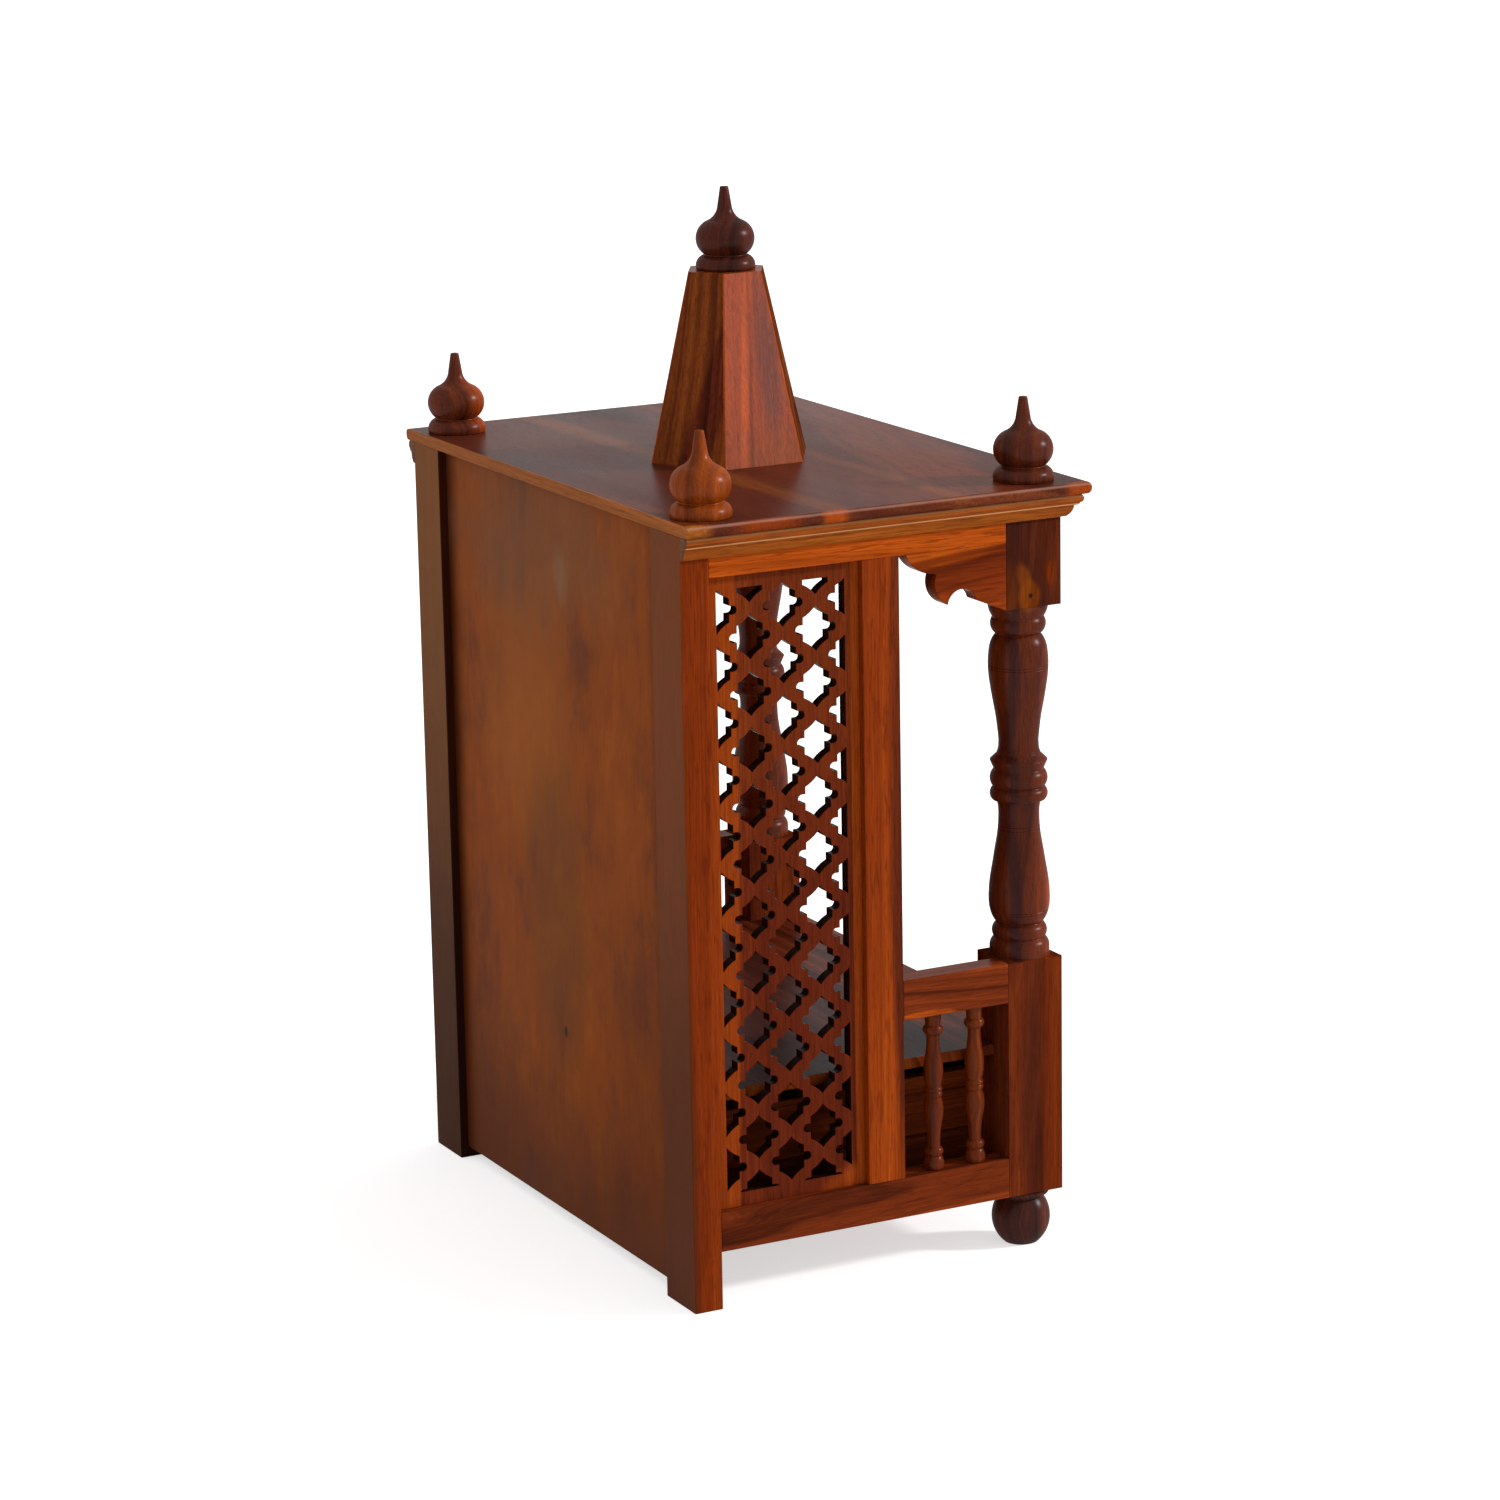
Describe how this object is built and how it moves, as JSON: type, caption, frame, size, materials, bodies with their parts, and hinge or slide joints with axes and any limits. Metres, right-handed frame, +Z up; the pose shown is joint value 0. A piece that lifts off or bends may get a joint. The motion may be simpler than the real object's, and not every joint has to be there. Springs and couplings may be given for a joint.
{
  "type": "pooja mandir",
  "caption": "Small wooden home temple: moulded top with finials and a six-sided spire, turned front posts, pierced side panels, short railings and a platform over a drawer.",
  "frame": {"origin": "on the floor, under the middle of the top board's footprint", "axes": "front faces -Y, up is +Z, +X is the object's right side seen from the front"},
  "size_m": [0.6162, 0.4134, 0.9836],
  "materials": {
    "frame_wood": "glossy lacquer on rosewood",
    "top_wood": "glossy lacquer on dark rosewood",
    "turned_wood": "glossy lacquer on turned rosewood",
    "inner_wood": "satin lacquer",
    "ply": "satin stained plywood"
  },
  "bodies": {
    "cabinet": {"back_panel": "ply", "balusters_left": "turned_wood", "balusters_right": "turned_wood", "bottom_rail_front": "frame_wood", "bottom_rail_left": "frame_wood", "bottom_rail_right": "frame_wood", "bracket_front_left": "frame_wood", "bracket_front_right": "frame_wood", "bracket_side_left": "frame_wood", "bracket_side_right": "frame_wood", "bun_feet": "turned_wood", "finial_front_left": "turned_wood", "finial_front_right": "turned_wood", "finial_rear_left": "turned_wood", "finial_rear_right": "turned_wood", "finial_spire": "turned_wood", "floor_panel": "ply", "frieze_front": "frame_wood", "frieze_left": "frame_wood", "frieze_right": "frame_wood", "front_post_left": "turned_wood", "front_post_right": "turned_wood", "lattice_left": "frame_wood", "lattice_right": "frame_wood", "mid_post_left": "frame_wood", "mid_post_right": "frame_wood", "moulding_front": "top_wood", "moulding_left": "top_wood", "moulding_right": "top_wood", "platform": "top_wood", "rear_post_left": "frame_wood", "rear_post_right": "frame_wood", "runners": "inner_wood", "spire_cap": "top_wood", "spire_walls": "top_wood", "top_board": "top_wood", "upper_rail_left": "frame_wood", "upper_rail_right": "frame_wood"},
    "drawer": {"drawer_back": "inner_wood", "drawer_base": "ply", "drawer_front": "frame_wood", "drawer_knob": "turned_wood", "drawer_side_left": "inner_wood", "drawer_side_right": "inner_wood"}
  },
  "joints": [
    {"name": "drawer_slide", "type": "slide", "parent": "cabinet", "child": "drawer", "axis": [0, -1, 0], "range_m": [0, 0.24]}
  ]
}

**PROBLEM REQUIREMENTS**:
Extract the data exactly as given.

**EXPECTED OUTPUT**:
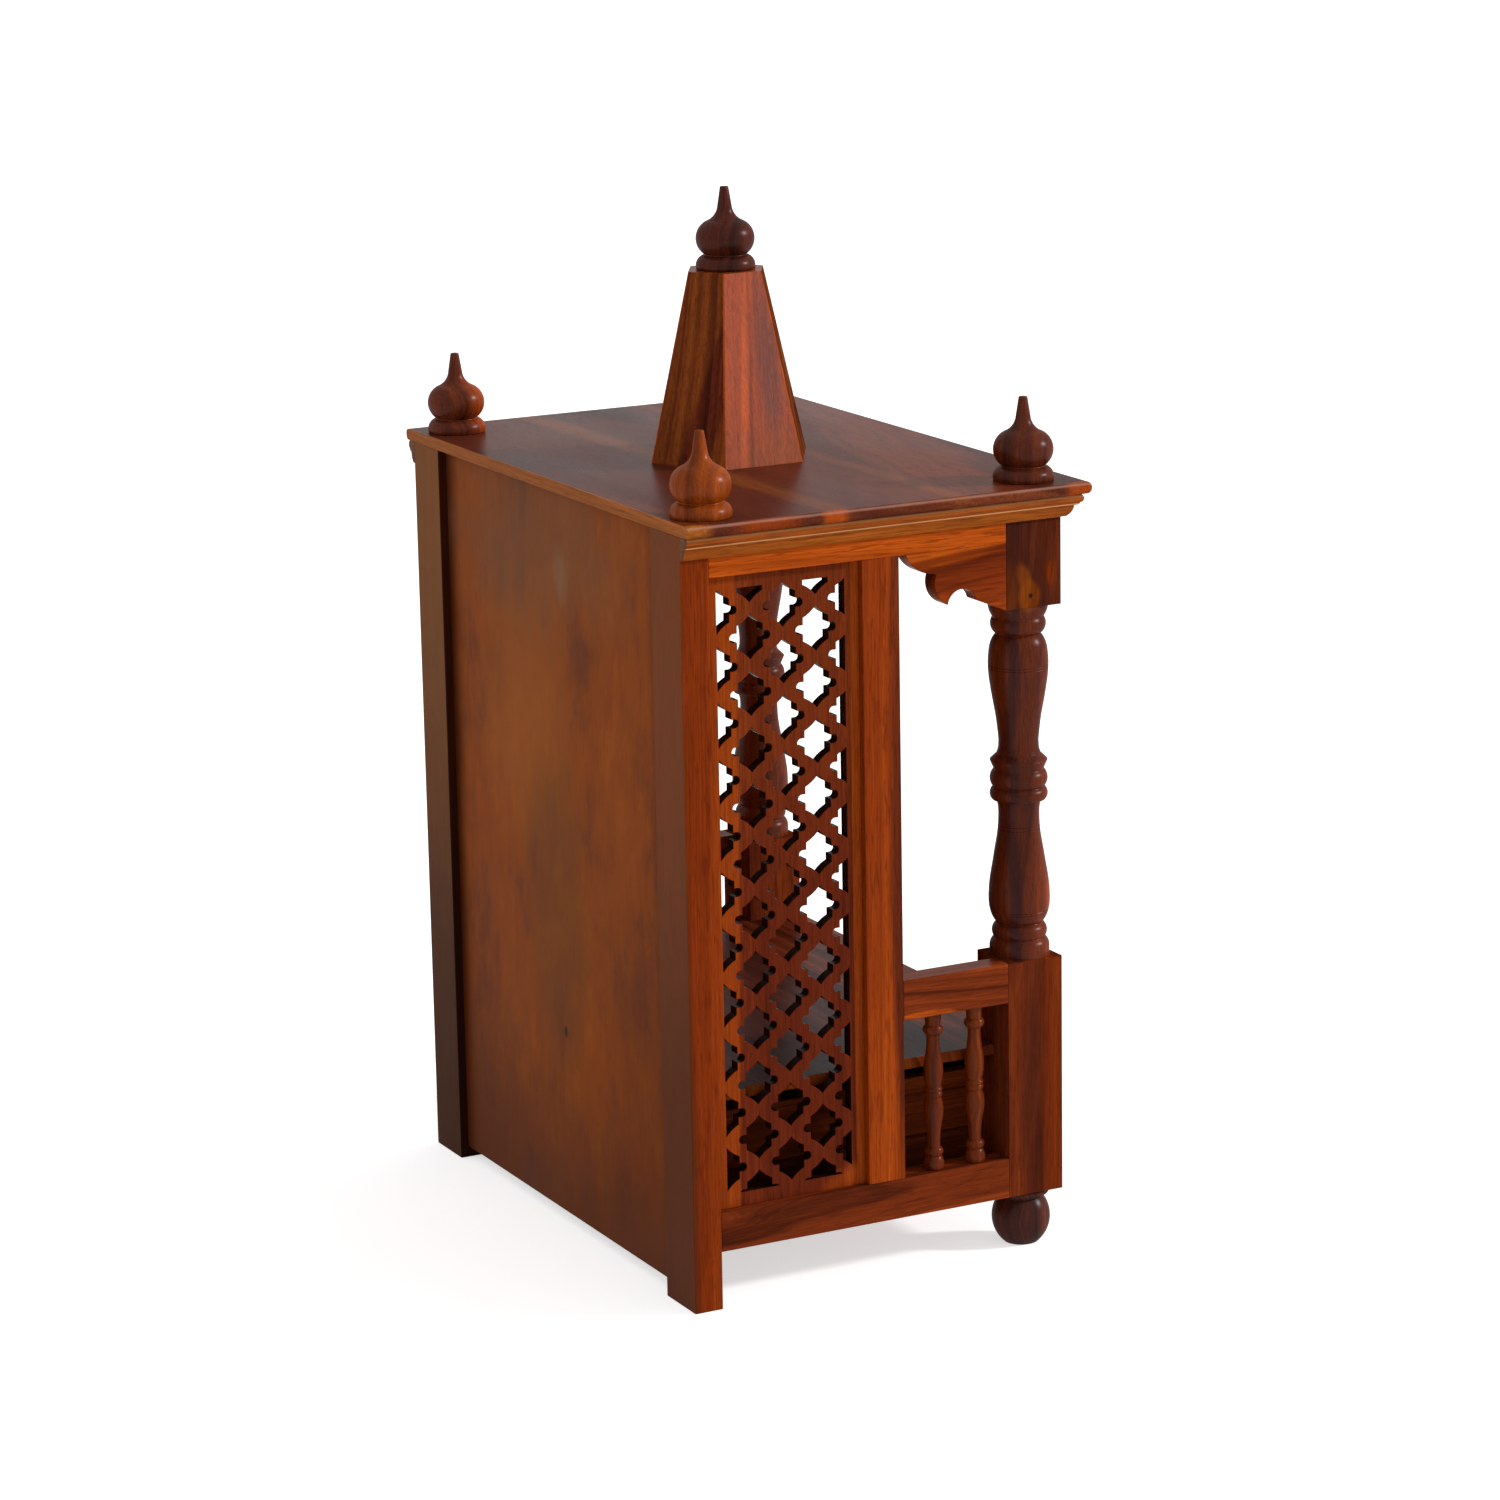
Describe how this object is built and how it moves, as JSON: type, caption, frame, size, materials, bodies with their parts, and hinge or slide joints with axes and any limits. Metres, right-handed frame, +Z up; the pose shown is joint value 0. A piece that lifts off or bends may get a joint. The motion may be simpler than the real object's, and not every joint has to be there. Springs and couplings may be given for a joint.
{
  "type": "pooja mandir",
  "caption": "Small wooden home temple: moulded top with finials and a six-sided spire, turned front posts, pierced side panels, short railings and a platform over a drawer.",
  "frame": {"origin": "on the floor, under the middle of the top board's footprint", "axes": "front faces -Y, up is +Z, +X is the object's right side seen from the front"},
  "size_m": [0.6162, 0.4134, 0.9836],
  "materials": {
    "frame_wood": "glossy lacquer on rosewood",
    "top_wood": "glossy lacquer on dark rosewood",
    "turned_wood": "glossy lacquer on turned rosewood",
    "inner_wood": "satin lacquer",
    "ply": "satin stained plywood"
  },
  "bodies": {
    "cabinet": {"back_panel": "ply", "balusters_left": "turned_wood", "balusters_right": "turned_wood", "bottom_rail_front": "frame_wood", "bottom_rail_left": "frame_wood", "bottom_rail_right": "frame_wood", "bracket_front_left": "frame_wood", "bracket_front_right": "frame_wood", "bracket_side_left": "frame_wood", "bracket_side_right": "frame_wood", "bun_feet": "turned_wood", "finial_front_left": "turned_wood", "finial_front_right": "turned_wood", "finial_rear_left": "turned_wood", "finial_rear_right": "turned_wood", "finial_spire": "turned_wood", "floor_panel": "ply", "frieze_front": "frame_wood", "frieze_left": "frame_wood", "frieze_right": "frame_wood", "front_post_left": "turned_wood", "front_post_right": "turned_wood", "lattice_left": "frame_wood", "lattice_right": "frame_wood", "mid_post_left": "frame_wood", "mid_post_right": "frame_wood", "moulding_front": "top_wood", "moulding_left": "top_wood", "moulding_right": "top_wood", "platform": "top_wood", "rear_post_left": "frame_wood", "rear_post_right": "frame_wood", "runners": "inner_wood", "spire_cap": "top_wood", "spire_walls": "top_wood", "top_board": "top_wood", "upper_rail_left": "frame_wood", "upper_rail_right": "frame_wood"},
    "drawer": {"drawer_back": "inner_wood", "drawer_base": "ply", "drawer_front": "frame_wood", "drawer_knob": "turned_wood", "drawer_side_left": "inner_wood", "drawer_side_right": "inner_wood"}
  },
  "joints": [
    {"name": "drawer_slide", "type": "slide", "parent": "cabinet", "child": "drawer", "axis": [0, -1, 0], "range_m": [0, 0.24]}
  ]
}